Nissan’s Caravan/Urvan and Mitsubishi’s Delica joined the roster. The Delica, especially in 4×4 “Space Gear” and later “D:5” guises, achieved cult status as an adventure egg on stilts. In Japan’s twitchy cityscapes, these one-box vans learned grace: tight turning circles, cab-forward visibility, engines built for abuse, and interiors that reconfigured with origami poise.

Then there are kei vans—Suzuki Every/Carry, Daihatsu Hijet, Honda Acty—tiny 660cc boxes that behave like TARDISes. They whip through alleys, bounce along farm tracks, park in spaces rejected by bicycles, and haul improbable cargo. Kei vans are proof that volume beats velocity for utility. They form the nervous system of Japanese logistics and, increasingly, export to markets that appreciate efficiency wrapped in modesty.

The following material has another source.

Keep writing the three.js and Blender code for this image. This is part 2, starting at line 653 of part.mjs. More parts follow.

India’s Maruti Omni (a Suzuki Carry derivative) became the nation’s default small van for decades—school run, cargo shuttle, mobile shop, you name it. Southeast Asia embraced the multipurpose van as a minibus, moving people en masse where rail and bus networks were patchy. Across Africa, the HiAce is both lifeline and legend, operating as matatu, dala dala, trotro—every region with its own name and color scheme, all of them vital.

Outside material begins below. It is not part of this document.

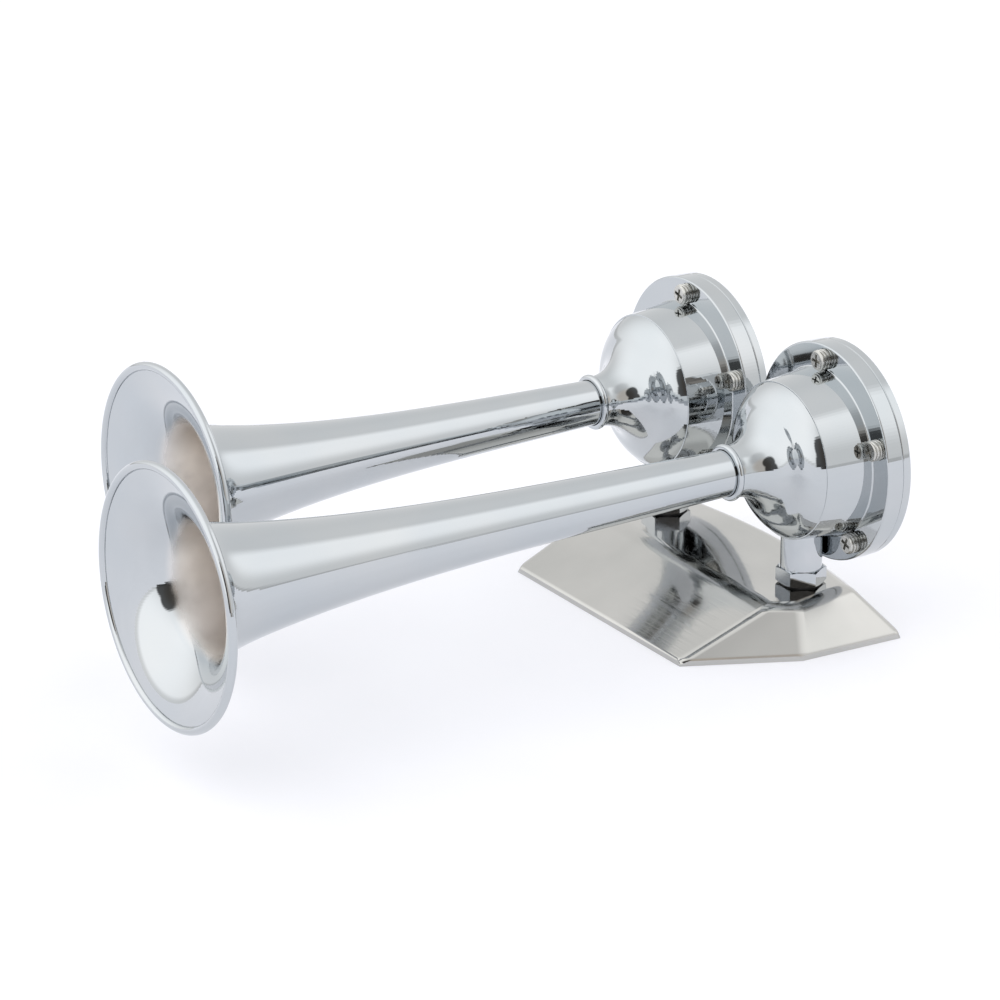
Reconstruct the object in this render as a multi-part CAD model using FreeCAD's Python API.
import FreeCAD, Part
import math
import os

# A twin air horn: a long and a short trumpet side by side, each screwed to a round
# diaphragm housing that stands on a hollow stem, both stems clamped to one pressed base.
# Millimetres. +Z is up, the trumpets face -Y, the long horn is on the +X side.
# The origin is on the surface under the base, at the middle of the whole part's footprint.
# Along a horn, "ahead" means towards its mouth and is measured from the flange's front face.

# Placing of the two horns
HORN_SPACING = 83.0         # between the two stem axes
HORN_HEIGHT = 61.8          # horn axis above the surface under the base
STEM_AHEAD = 7.8            # stem axis ahead of the flange's front face

# Trumpets
LONG_REACH = 252.5          # mouth of the long trumpet ahead of the flange
SHORT_REACH = 208.0         # mouth of the short trumpet ahead of the flange
TUBE_R = 7.9                # outside of the tube where it enters the neck
MOUTH_R = 42.9              # outside of the flare where the rim is rolled
TRUMPET_WALL = 1.0
RIM_BEAD_R = 1.5            # round section of the rolled rim
FLARE_TAPER = 0.145         # share of the widening that is an even taper
FLARE_SWELL = 0.32          # share that is the long swell
SWELL_POWER = 3.8
TURN_POWER = 40.0           # the rest turns out sharply at the mouth
FLARE_STATIONS = 16
STATION_BIAS = 0.8          # under 1 sets more of the stations towards the mouth

# Neck ring, a rounded band pressed on the tube against the housing's neck
RING_WIDTH = 2.2
RING_R = 9.8
RING_SLIP = 0.3             # between the ring and the tube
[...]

Why these vans dominate is obvious once you spend a day with one. They’re simple to fix, parts are available in markets where everything else is a special order, and their packaging makes cities feel larger than their maps suggest. Visibility reduces stress. Sliding doors keep traffic moving. The economics are mercilessly clear: a van that’s always running will out-earn a flashy car that can’t hold a goat and twelve sacks of onions.

There are downsides. Overloading and under-maintenance turn heroes into hazards. Informal transport can skirt safety and emissions rules. But the net effect is undeniable: compact vans democratize mobility and commerce. They are the stitches that hold daily life together in places where the infrastructure is still drawing breath. As electrification grows cheaper, expect Asian workhorses to plug in, particularly for urban routes where charging is feasible. The virtues—simplicity, space, serviceability—map neatly onto batteries and motors. The form that conquered the developing world isn’t going away; it’s just getting quieter and a bit smug about its electricity bill.